Moreover, startups need to demonstrate value not just to end-users, but to key stakeholders throughout the organisation. This might involve developing robust analytics and reporting features that can clearly show the impact of the technology on project outcomes.
Funding and Growth
Flux's story also offers lessons about the relationship between venture capital and construction tech. The expectations of rapid growth that often come with VC funding may not always align with the realities of the construction industry. Startups in this space might need to consider alternative funding models or work closely with investors who understand the unique dynamics of the industry.
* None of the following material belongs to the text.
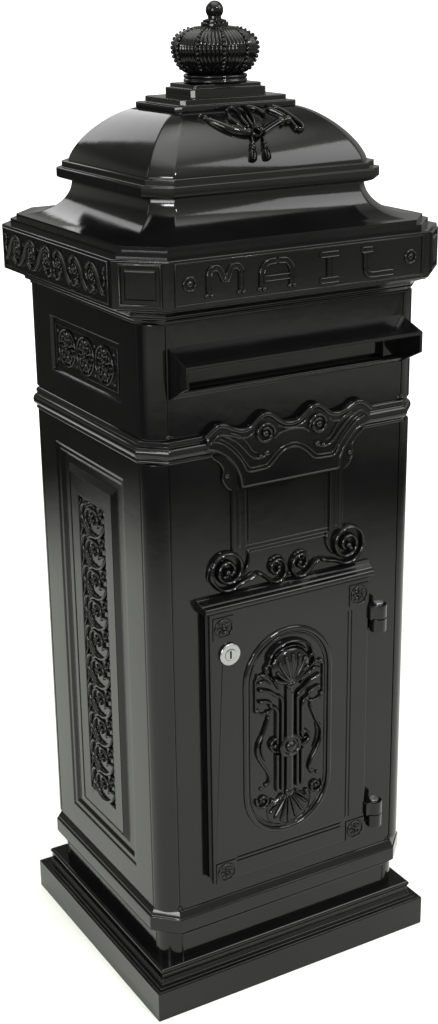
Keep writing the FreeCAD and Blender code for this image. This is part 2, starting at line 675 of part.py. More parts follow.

It's also worth considering whether a "move fast and break things" approach, often favored in other tech sectors, is appropriate for construction. Given the high stakes and long-term nature of construction projects, a more measured "move carefully and improve things" approach might be more suitable.
The Legacy of Flux
Whilst Flux itself didn't achieve its original vision, its impact on the construction tech ecosystem has been significant. Many talented individuals who worked at Flux have gone on to found or join other innovative companies in the space. Startups like Speckle, Join.Build, Rayon, Hypar, Canoa, whilst not direct spin-offs, have been influenced by the lessons learned at Flux and are tackling similar challenges with new approaches.
Wrapping Up
The story of Flux, whilst ultimately not ending as its founders and investors had hoped, offers invaluable lessons for the construction tech industry. It highlights the unique challenges of bringing innovative technology to a traditional, complex industry, as well as the importance of aligning business models, user adoption strategies, and growth expectations with industry realities.